C’est l’heure du repas, le dernier sur ce camp, le dernier dans le Makay.

Bras de fer pendant l'expédition, Makay, Madagascar

2 réflexions au sujet de « Ce n’est pas la fin mais ça en a le goût »

  1. Evrard, vous n’avez jamais peur de rien ?

    J’espère que vous êtes heureux de votre expédition et que les résultats seront à la hauteur des efforts déployés par toutes les équipes du Makay, j’ai beaucoup appris grâce au Journal de Bord, merci pour ce voyage que vous nous avez permis de faire en votre compagnie

    • Bonjour Anne,
      de retour à Tana, je me permets de vous répondre de vous remercier infiniment pour tous vos messages que nous avons lu avec beaucoup de plaisir chaque jour.
      Je suis effectivement très heureux de cette expédition. Bien entendu, tout n’est pas rose mais l’équipe était fantastique, l’entraide générale, l’enthousiasme permanent… et les résultats sont là.
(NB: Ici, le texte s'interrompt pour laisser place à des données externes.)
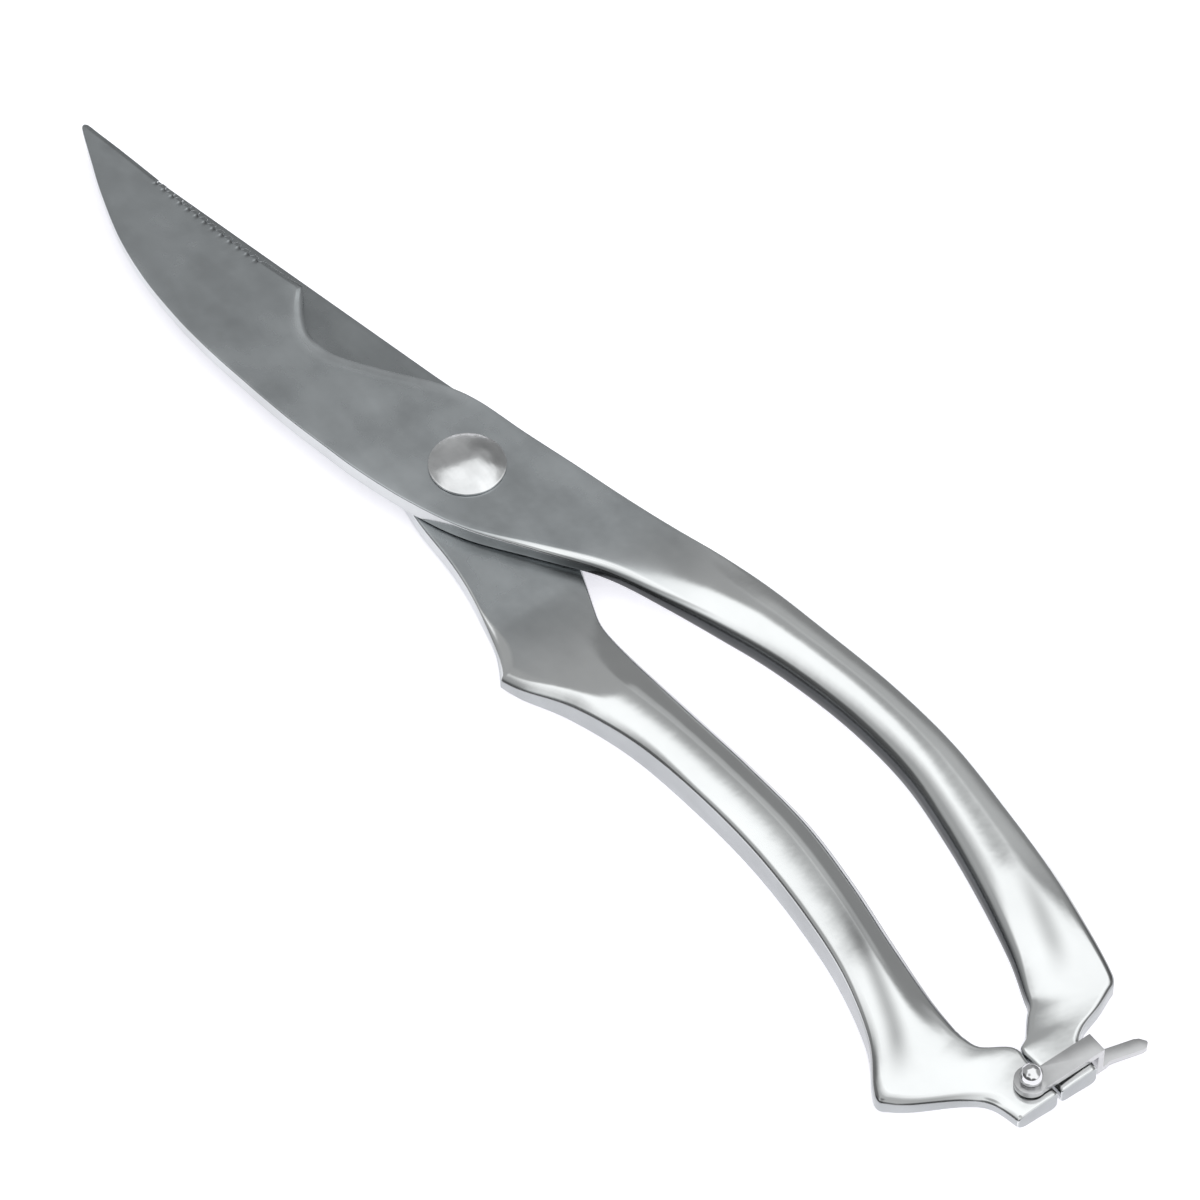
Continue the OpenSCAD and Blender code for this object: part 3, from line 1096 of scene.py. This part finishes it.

C’est une bien belle moisson que nous avons faite ces dernières semaines et qui vient compléter les beaux résultats de la mission de novembre-décembre. Le nombre de nouvelles espèces collectées est extraordinaire et j’en suis très fier.
      Je suis convaincu que nous avons aujourd’hui tous les arguments possibles pour faire de ce Makay, la prochaine Aire Protégée de Madagascar. Mais il reste encore beaucoup de travail.